From outside it looks even more ridiculous.  Remember the nose is about a foot from the corner of the house...

Next step is too walk along the kayak, holding it above your head, until it rears vertically up against the wall. I think you can forgive me if there are no photos of this part! Bit jittery the first time, but in the twinkle of an eye the job is done.
The kayak, all 5.75m of it, extending even above the roof line, is strapped securely in place!
Yes I know it's bonkers, I can't wait till we move house!

Coming next will be an on-the-water first impressions, stay subscribed for the updates!


  1. madas a hatter comes to mind haha nice yak tho

  2. Hey man nice yak!! How is the pro fisha compared to your scupper pro??

  3. About a hundred times better? ;-) The Scupper Pro isn't a fishing yak, it's just a general purpose SOT, so there are lots of things that could be better (no fish hatch, very little storage, etc). The Pro fisha 575 is IMHO the Rolls Royce of fishing kayaks. There's nothing else as quick, light and large out there. Everything has been carefully thought through. It's hard to improve on it. There might be a tiny improvement to have the type of rudder you find on Epics, that lifts up, but that so minor it's neither here nor there to be honest. The rudder BTW is fantastic, makes paddling so relaxing especially once the wind picks up.

    I can say with my hand on my heart it is the best fishing purchase I ever made. If it ever breaks I would get another one the day after. I like it that much!

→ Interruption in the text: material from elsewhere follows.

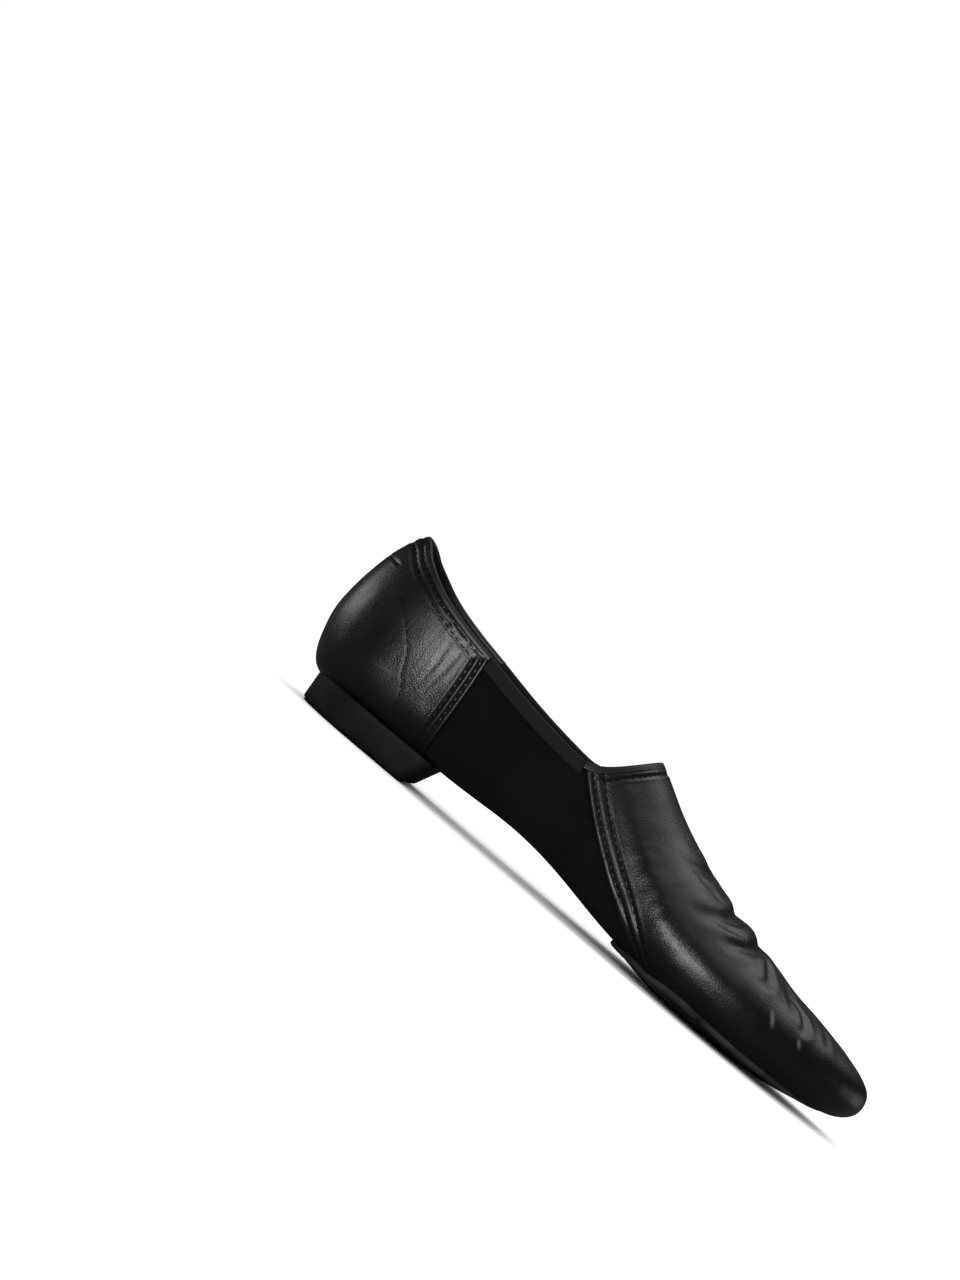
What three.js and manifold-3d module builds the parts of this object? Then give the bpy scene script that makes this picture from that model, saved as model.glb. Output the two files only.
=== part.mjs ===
// A right slip-on jazz shoe with a split sole: a stretch body with a leather vamp and a leather
// counter over it, a rubber heel and a separate sole pad under the ball of the foot.
// Millimetres, +Z up, toe towards +X, outer side of the foot towards -Y. The origin is on the
// floor, under the middle of the shoe.
import * as THREE from "three";
import { mergeVertices } from "three/addons/utils/BufferGeometryUtils.js";
import Module from "manifold-3d";

const wasm = await Module();
wasm.setup();
const { clamp, lerp, smoothstep } = THREE.MathUtils;

// The last that the body is pulled over
const LENGTH = 239; // back of the heel to the tip of the toe, outside the stretch body
const BALL_WIDTH = 83; // widest, across the ball of the foot
const HEEL_WIDTH = 57; // widest, across the heel
const COLLAR_HEIGHT = 57; // top of the collar at the back, above the heel seat
const INSTEP_HEIGHT = 50; // top of the throat, above the sole line there
const TOE_HEIGHT = 22; // depth of the toe box
const ARCH_RISE = 1.5; // how far the waist rises above the line from heel to ball
const TOE_SPRING = 5; // lift of the sole line at the tip of the toe

// Material thicknesses
const BODY_WALL = 1.8;
const LEATHER = 1.1;
const SOLE_THICKNESS = 2.2;
const INSOLE_THICKNESS = 2;
const BINDING_THICKNESS = 0.8;
const GAP = 0.3; // between neighbouring pieces

// Heel block
const HEEL_HEIGHT = 9; // floor to the middle of the heel seat
const HEEL_RIM = 2.5; // how far the rim of the block stands above the seat
const HEEL_LENGTH = 52;
const HEEL_INSET = 4; // inside the widest outline of the foot
const HEEL_SETBACK = 8.6; // back of the body to the back of the block
const HEEL_UNDERCUT = 5.5; // slope of the breast, top edge ahead of the bottom edge
const HEEL_FLARE = 1; // how far the block narrows from top to bottom, on each side
const HEEL_CORNER = 5; // rounding of the two front corners

// Sole pad under the ball of the foot
const PAD_LENGTH = 89;
const PAD_INSET = 5; // inside the widest outline of the foot
const PAD_TOE_INSET = 9; // the same, round the toe
const PAD_ROUNDING = 34; // length over which the pad's back end is rounded
const PAD_FLAT = 0.4; // how far the pad's underside is pressed flat by the floor

const BINDING_WIDTH = 4;
const INSOLE_INSET = 5; // inside the widest outline of the foot
const INSOLE_RISE = 7; // how far the insole's cupped rim may climb above the sole line
const LASTING_MARGIN = 10; // body and leather turned in under the pad and the heel block

// Stretches of the shoe, as shares of its length from the back
const WAIST = [0.25, 0.6]; // between heel seat and ball, where the arch rises
const SEAT_TO_BALL = [0.35, 0.69]; // where the sole line falls from the heel seat to the ball
const TOE_ROLL = [0.82, 1]; // where the toe lifts
const COLLAR_TO_INSTEP = [0.2, 0.45]; // where heights pass from one size to the next
const INSTEP_TO_TOE = [0.5, 0.85];
const HEEL_TO_BALL = [0.25, 0.6]; // where widths do
const BINDING_RUN = [0.2, 0.425]; // the leather cuts the binding shorter at both ends

const HEEL_SEAT = HEEL_HEIGHT + LEATHER + 2 * GAP;
const BALL_SEAT = SOLE_THICKNESS - PAD_FLAT + LEATHER + 2 * GAP;
const OVER_LEATHER = LEATHER + 2 * GAP; // body to whatever is set under the leather
const HEEL_BREADTH = HEEL_WIDTH - 2 * HEEL_INSET;
const PAD_BACK = LENGTH - PAD_TOE_INSET - PAD_LENGTH; // back of the body to the back of the pad

// Mesh steps
const ALONG = 34;
const AROUND = 28;
const CURVE_STEPS = 22;
const FINE_STEP = 0.002; // in rows or turns, for working out slopes
const FAR = 160; // beyond the shoe on every side

// One row for each section of the last, from heel to toe. share is of LENGTH. lateral and medial
// are the reaches of the two sides and ridge the place of the top line, as shares of the local
// width. belly is the height of the widest line above the sole line, rise what is above it and
// drop what is below it, as shares of the local depth. upper and lower are the exponents of the
// curves above and below the widest line. Above the collar the rows close over what is cut away.
const COLUMNS = ["share", "lateral", "medial", "ridge", "belly", "rise", "drop", "upper", "lower"];
const SECTIONS = [
  [0.0, 0.0, 0.0, 0.0, 0.391, 0.0, 0.0, 2.0, 2.0],
  [0.008, 0.18, 0.18, 0.0, 0.377, 0.31, 0.175, 2.05, 2.1],
  [0.024, 0.296, 0.296, 0.0, 0.357, 0.545, 0.305, 2.1, 2.4],
  [0.05, 0.392, 0.392, 0.0, 0.333, 0.72, 0.331, 2.1, 2.9],
  [0.094, 0.477, 0.474, 0.0, 0.312, 0.895, 0.312, 2.1, 3.5],
  [0.167, 0.502, 0.495, 0.0, 0.304, 0.974, 0.304, 2.05, 4.0],
  [0.259, 0.501, 0.48, 0.009, 0.3, 0.937, 0.3, 2.0, 3.7],
  [0.364, 0.462, 0.414, 0.032, 0.274, 0.886, 0.274, 2.0, 2.9],
  [0.46, 0.426, 0.374, 0.054, 0.255, 0.77, 0.255, 2.0, 2.5],
  [0.556, 0.433, 0.382, 0.067, 0.277, 0.624, 0.277, 2.0, 2.6],
  [0.649, 0.48, 0.439, 0.078, 0.337, 0.6, 0.337, 2.05, 2.8],
  [0.733, 0.498, 0.489, 0.084, 0.41, 0.643, 0.41, 2.1, 3.0],
  [0.804, 0.455, 0.501, 0.09, 0.476, 0.669, 0.476, 2.2, 3.0],
  [0.864, 0.383, 0.484, 0.096, 0.464, 0.614, 0.464, 2.2, 2.8],
  [0.913, 0.296, 0.448, 0.102, 0.408, 0.532, 0.408, 2.2, 2.6],
  [0.951, 0.19, 0.388, 0.108, 0.348, 0.441, 0.348, 2.1, 2.4],
  [0.978, 0.081, 0.315, 0.108, 0.302, 0.332, 0.264, 2.0, 2.2],
  [0.995, -0.022, 0.226, 0.108, 0.282, 0.195, 0.145, 2.0, 2.0],
  [1.0, -0.108, 0.108, 0.108, 0.286, 0.0, 0.0, 2.0, 2.0],
].map((row) => Object.fromEntries(row.map((value, i) => [COLUMNS[i], value])));
const LAST_ROW = SECTIONS.length - 1;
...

  4. Awesome!! I currently own a Scupper Pro, I love it! Its stable and pretty fast compared to other plastic SOT kayaks. But as you mentioned It is a general purposed SOT. The Storage isn't ideal for my type of fishing. I was curious how the stability and speed is compared to the Scupper Pro. I live in Hawaii, the oceans here can get very hostile at times with strong off shore winds and ripping currents. No Stealth shops in Hawaii and I don't think anyone owns a stealth on my island. Any info will help. BTW Your kayak looks killer!!

    Thanks Kester!!

  5. The ProFisha will handle much rougher conditions than the Scupper Pro could ever manage. The main reason is that the rudder is cleverly positioned so that as the swell picks up, your tail lifts out of the water but the rudder remains as long as possible in the water, meaning you can use it to steer and stop the yak swinging round side on to the wave. Big tides are no problem either, as there isn't a faster fishing yak out there.

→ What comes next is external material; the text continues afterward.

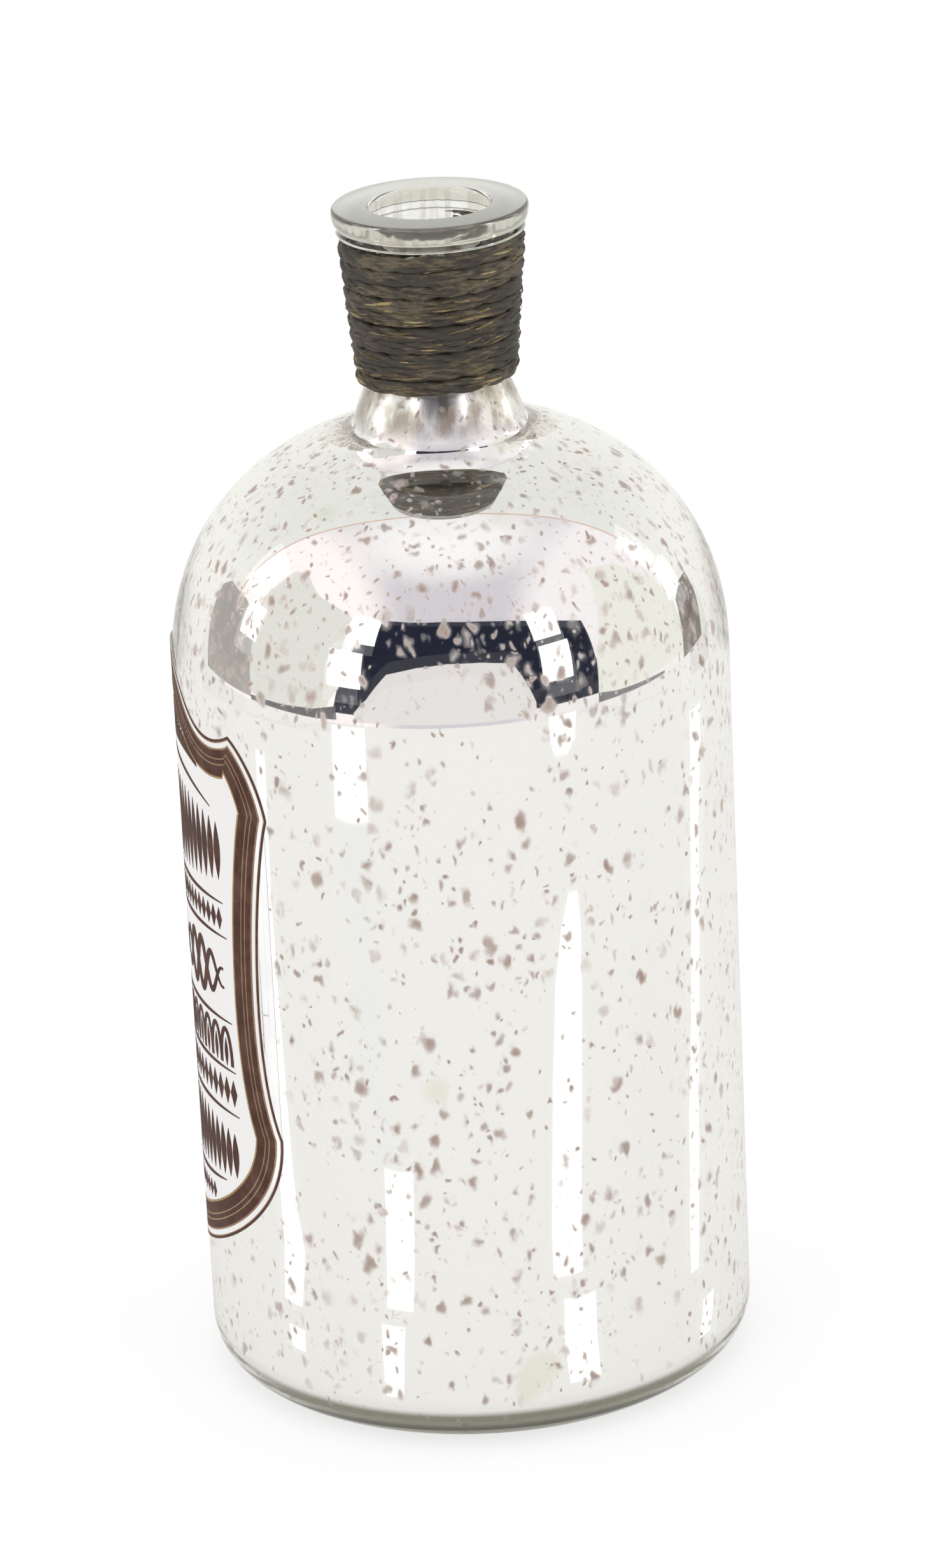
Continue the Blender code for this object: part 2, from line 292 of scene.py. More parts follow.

    But if you have to go through and come back through big, heavy surf to get out to your marks, you might want to look at other models (Stealth also do a surfboard type yak just for those conditions). Maybe the 475 is a bit easier to surf in as it's a bit shorter. Read the interviews I did with the guy that runs Stealth - he explains the differences in detail there.

    But for such a long kayak, I've had no problems in any conditions. I've gone through standing waves in a tidal rip of about 2m (6 foot plus) and survived. Not saying it wasn't scary, but there's no way I could have stayed in the Scupper Pro. I would have been tipped out after the first or second wave.

    I think there is someone with a Stealth on Hawaii, check out the Stealth facebook page or just write direct to them and ask if there is anybody importing them. It took me about 6 months to get mine, but it was worth it. You won't regret it. The other thing I forgot to mention is that my 575 is actually lighter than my Scupper Pro, despite being much longer and having internal storage. The size of the storage of the 575 is not to be underestimated. I can get all my kit, c-tug, everything, inside the yak if I have to return through a big surf. So you should never lose anything even if you get tipped out.

    Any more questions just ask. :-)

    1. Nice!! I live on the Island of Oahu, I know some people on Kauai have some Stealth Evo's and I think they are getting them from Head Water Kayaks in California. I will most likely go through them as well... I don't really have to punch through crazy surf, so entry and re-entry isn't really to big a factor. I try to go on the nicer days, just some times we get bipolar whether and it gets a little tough out there, but nothing the Scupper Pro couldn't handle. haha so not that tough. But a better paddling kayak I think would make the day more enjoyable and give me a boost in confidence. But So far Pro Fisha 575 sound like a great choice. Would you know how they are compared to the Evo 495? As in Speed? Or anything that really stands out between the two?

      I will also check out there website.

      Thanks man you are very helpful!!

    2. The ProFishas are made with a more modern epoxy, so they're much lighter and yet also stronger than the Evos. Speedwise there's nothing to touch them. As I say, the 575 really is in a class of its own. But once you go shorter, there's more to compare them against. If you're a big guy you might prefer the 525 which is a bit wider. I've got a mate who's 6'4" and he feels yaks like the ProFisha and Dorado are a bit too tippy for him (mind, he was previously using a Prowler which is basically a big plastic barge!).

      Think if you're used to the Scupper, you'll be fine in the 575. It just makes your days out that more enjoyable, as paddling up and down a drift becomes a pleasure and not drag. The first time you experience the glide in the 575 you can't help laugh. You stop paddling and keep going, and going, and going...

  6. Hey thanks for all your help Kester! I am 5'9'' 180 lbs, I was thinking Evo 495 because of its stability and storage compacity. Only thing holding me back is ease of paddle and speed compared to Scupper Pro. Definitely getting excited over here. But If I ever make a decision and get one I will let you know. Pro Fisha 575 or Evo 495... lol


  7. Yep, you're identical height / weight to me! I'd go for the 575. Much easier to get on and off your car, faster, more storage, stronger. No contest!